Python 转换文本编码实现解析

更新时间：2019年08月27日 17:06:33 作者：danvy617

这篇文章主要介绍了Python 转换文本编码实现解析,文中通过示例代码介绍的非常详细，对大家的学习或者工作具有一定的参考学习价值

最近在做周报的时候，需要把csv文本中的数据提取出来制作表格后生产图表。

在获取csv文本内容的时候，基本上都是用with open(filename, encoding ='UTF-8') as f:来打开csv文本，但是实际使用过程中发现有些csv文本并不是utf-8格式，从而导致程序在run的过程中报错，每次都需要手动去把该文本文件的编码格式修改成utf-8，再次来run该程序，所以想说：直接在程序中判断并修改文本编码。

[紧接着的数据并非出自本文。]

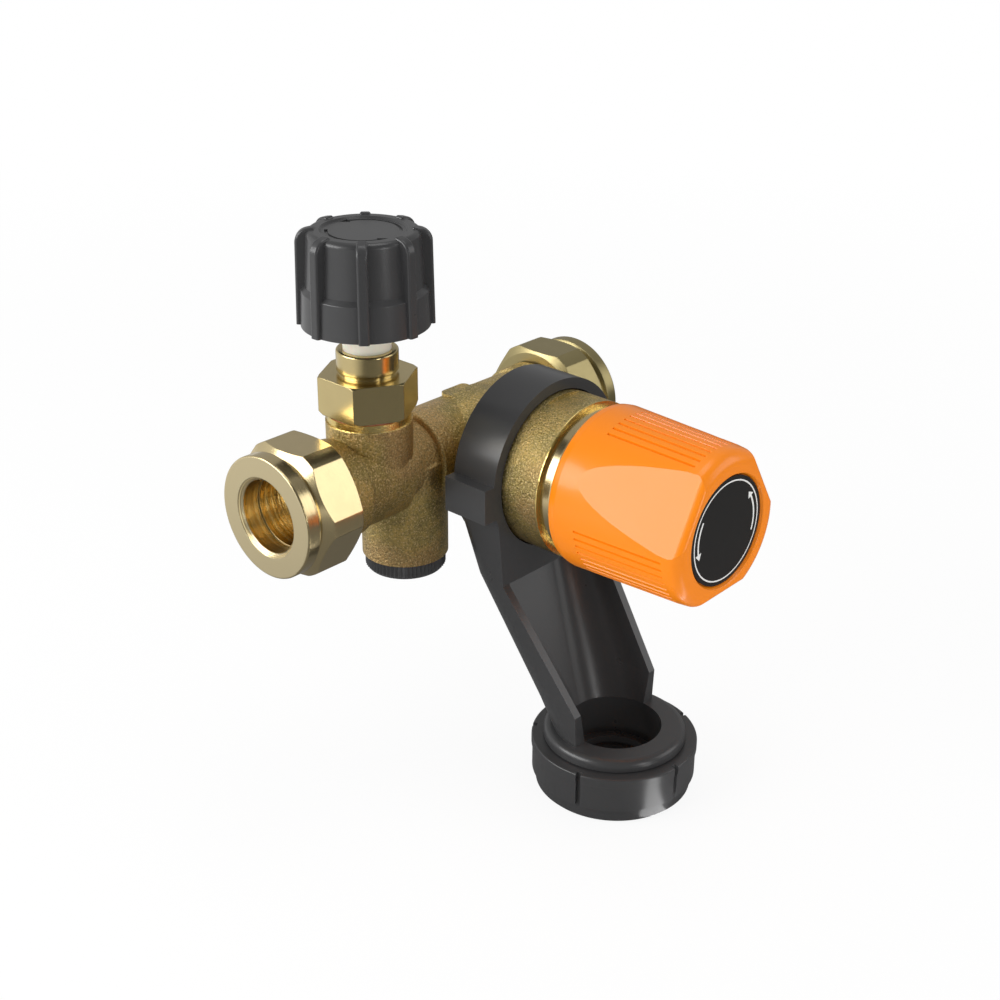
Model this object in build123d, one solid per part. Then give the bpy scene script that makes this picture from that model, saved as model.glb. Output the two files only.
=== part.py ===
from build123d import *
import math
import os

os.makedirs("parts", exist_ok=True)

# Inlet valve group for a storage water heater: stop valve, check valve, relief valve and tundish.
# Millimetres. Y runs along the pipe from inlet to outlet, Z is up, X points out of the relief knob.
# The origin is the centre of the inlet tube stop, where the end of the supply tube seats.

# Tube and compression joints
tube_diameter = 15.0
tube_play = 0.1
nut_bore_play = 0.25
socket_depth = 7.7
nut_length = 14.2
nut_flats = 26.5
nut_corner_radius = 14.4
nut_collar_radius = 13.0
nut_collar_length = 2.9
nut_groove_depth = 0.9
nut_face_to_stop = 16.4
nut_lead_in = 0.85
nut_front_cone = 1.8
nut_back_chamfer = 0.9
thread_radius = 10.3
thread_play = 0.05
olive_length = 5.4
olive_crown = 1.25
olive_play = 0.15
olive_seat_gap = 0.3
olive_foot_depth = 4.6
olive_end_rise = 0.35
olive_slope_length = 1.9
olive_seat_clearance = 0.06
overall_length = 95.2
relief_to_outlet_face = 36.0

# Run of the body
stop_axis_y = 12.5
check_axis_y = 22.2
relief_axis_z = -0.5
run_radius = 9.9
run_slim_radius = 9.1
neck_radius = 10.6
neck_length = 5.1
neck_gap = 0.8
thread_relief_depth = 0.9
band_radius = 10.4
band_start_y = 24.5
band_length = 3.4
waterway_radius = 5.5
outlet_waterway_radius = 6.0
outlet_waterway_reach = 4.8
pad_reach = 5.4
pad_length = 7.6
pad_half_width = 4.0
pad_top_z = 10.3
pad_corner = 1.2

# Stop valve
boss_radius = 9.1
boss_rim_radius = 8.85
boss_rim_height = 1.6
boss_top_z = 14.6
stop_seat_z = 1.5
stop_port_radius = 4.6
stop_chamber_radius = 6.6
stop_lip_height = 0.8
stop_lip_width = 0.8
inlet_pocket_width = 8.0
inlet_pocket_height = 5.8
seat_web = 1.9
bonnet_seal_thickness = 0.5
bonnet_seal_radius = 8.5
bonnet_flats = 18.3
bonnet_hex_height = 8.1
bonnet_foot_chamfer = 0.6
bonnet_chamfer = 0.3
bonnet_neck_radius = 6.0
bonnet_neck_height = 0.6
bonnet_collar_radius = 6.45
bonnet_top_z = 28.4
bonnet_thread_radius = 7.3
bonnet_skirt_z = 9.0
jumper_flats = 9.0
jumper_play = 0.1
jumper_hex_top_z = 11.5
jumper_disc_radius = 5.6
jumper_disc_height = 1.3
jumper_stem_radius = 2.4
jumper_stem_top_z = 22.0
stop_washer_radius = 5.5
stop_washer_thickness = 2.0
seat_gap = 0.3
washer_screw_radius = 1.4
washer_screw_head_radius = 2.3
washer_screw_head_height = 0.9
washer_screw_length = 5.5
spindle_radius = 5.0
spindle_play = 0.06
spindle_flange_radius = 6.0
spindle_flange_height = 2.0
spindle_bottom_z = 16.0
spindle_bore_top_z = 27.0
spindle_thread_play = 0.06
spindle_ring_z = 24.6
spindle_ring_wire = 1.3
spindle_head_radius = 4.2
spindle_head_bottom_z = 35.0
spindle_head_top_z = 49.0
spindle_head_flat = 3.4
stop_lift = 3.375

# Handwheel
wheel_bottom_z = 33.75
wheel_top_z = 53.3
wheel_skirt_radius = 13.2
wheel_waist_radius = 12.0
wheel_shoulder_radius = 11.4
wheel_step_z = 41.6
wheel_edge_round = 1.2
wheel_dish_radius = 8.4
wheel_dish_depth = 0.4
wheel_wall = 1.8
wheel_top_wall = 2.8
wheel_rib_count = 8
wheel_rib_width = 2.2
wheel_rib_foot_radius = 14.0
wheel_rib_crown_radius = 13.6
wheel_rib_inner_radius = 9.6
wheel_rib_rise = 0.55
wheel_rib_drop = 0.85
wheel_rib_corner = 3.0
wheel_rib_edge = 0.5
wheel_hub_radius = 6.6
wheel_hub_bottom_z = 34.9
wheel_hub_play = 0.05
arrow_radius = 7.4
arrow_width = 0.7
arrow_depth = 0.3
arrow_sweep = 120.0
arrow_head = 2.2

# Check valve
check_radius = 9.45
check_top_z = 2.0
check_bottom_z = -21.05
check_chamber_radius = 7.5
check_chamber_top_z = -8.0
check_port_radius = 3.6
check_port_z = 4.5
transfer_radius = 3.0
riser_radius = 2.8
riser_wall = 2.0
riser_low_y = 26.0
riser_low_z = -13.0
riser_reach = 5.3
riser_high_z = -2.0
cage_play = 0.1
cage_flange_height = 2.2
cage_port_radius = 3.2
cage_skirt_wall = 1.0
cage_window_width = 5.0
cage_window_height = 4.2
poppet_radius = 4.5
poppet_thickness = 1.4
poppet_gap = 0.35
poppet_stem_radius = 1.2
poppet_stem_length = 8.3
poppet_seal_wire = 0.9
poppet_travel = 2.5
check_spring_radius = 3.0
check_spring_wire = 0.5
check_spring_turns = 3.0
plug_radius = 8.85
plug_height = 3.5
plug_teeth = 60
plug_tooth_depth = 0.3
plug_spigot_radius = 7.4
plug_spigot_height = 4.3
plug_guide_radius = 1.45
plug_ring_wire = 1.1
plug_ring_height = 2.2
plug_groove_width = 1.4
plug_groove_depth = 1.25

# Relief valve
barrel_radius = 17.2
barrel_back_x = 11.0
barrel_front_x = 34.9
barrel_bore_radius = 14.1
barrel_floor_x = 13.5
barrel_back_round = 3.0
barrel_neck_radius = 12.0
barrel_flat_start_x = 27.0
barrel_flat_end_x = 33.0
barrel_flat_depth = 0.8
relief_port_radius = 4.0
relief_lip_radius = 6.0
relief_lip_height = 2.0
discharge_radius = 4.5
discharge_x = 19.8
diaphragm_seat_x = 26.6
diaphragm_seat_radius = 12.4
diaphragm_thickness = 1.2
diaphragm_play = 0.3
disc_radius = 5.6
disc_thickness = 2.0
disc_gap = 0.3
holder_radius = 6.6
holder_length = 4.2
holder_rim = 0.8
stem_radius = 3.0
stem_end_x = 65.6
stem_play = 0.08
plate_radius = 8.8
plate_thickness = 1.4
plate_x = 29.6
plate_sleeve_wall = 1.6
plate_sleeve_length = 2.4
spring_radius = 7.0
spring_wire = 1.6
spring_turns = 6.0
housing_flange_radius = 16.2
housing_flange_end_x = 37.8
housing_thread_radius = 14.0
housing_tube_radius = 11.6
housing_bore_radius = 9.8
housing_end_x = 58.0
housing_end_wall = 2.6
adjuster_radius = 9.7
adjuster_thickness = 2.2
adjuster_x = 51.5
adjuster_slot_width = 2.4
relief_lift = 1.6
relief_turn = 80.0
hub_gap = 0.3

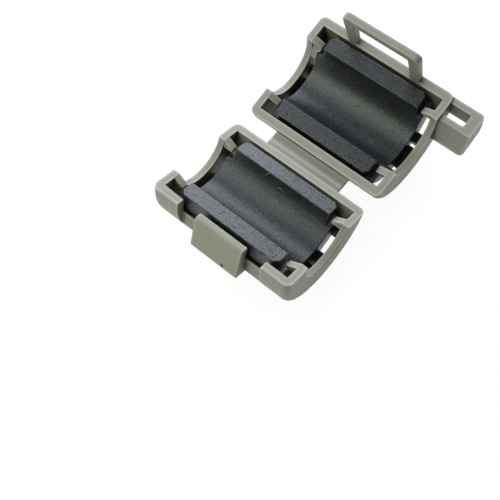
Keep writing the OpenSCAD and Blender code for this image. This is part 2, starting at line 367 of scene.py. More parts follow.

基本思路：先查找该文本是否是utf-8的编码，如果不是则修改为utf-8编码的文本，然后再处理。

python有chardet库可以查看到文本的encoding信息：

detect函数只需要一个非unicode字符串参数，返回一个字典（例如：{'encoding': 'utf-8', 'confidence': 0.99}）。该字典包括判断到的编码格式及判断的置信度。

import chardet
def get_encode_info(file):
  with open(file, 'rb') as f:
    return chardet.detect(f.read())['encoding']

不过这个在从处理小文件的时候性能还行，如果文本稍微过大就很慢了，目前我本地的csv文件是近200k，就能明显感觉到速度过慢了，效率低下。不过chardet库中提供UniversalDetector对象来处理：创建UniversalDetector对象，然后对每个文本块重复调用其feed方法。如果检测器达到了最小置信阈值，它就会将detector.done设置为True。

一旦您用完了源文本，请调用detector.close()，这将完成一些最后的计算，以防检测器之前没有达到其最小置信阈值。结果将是一个字典，其中包含自动检测的字符编码和置信度(与charde.test函数返回的相同)。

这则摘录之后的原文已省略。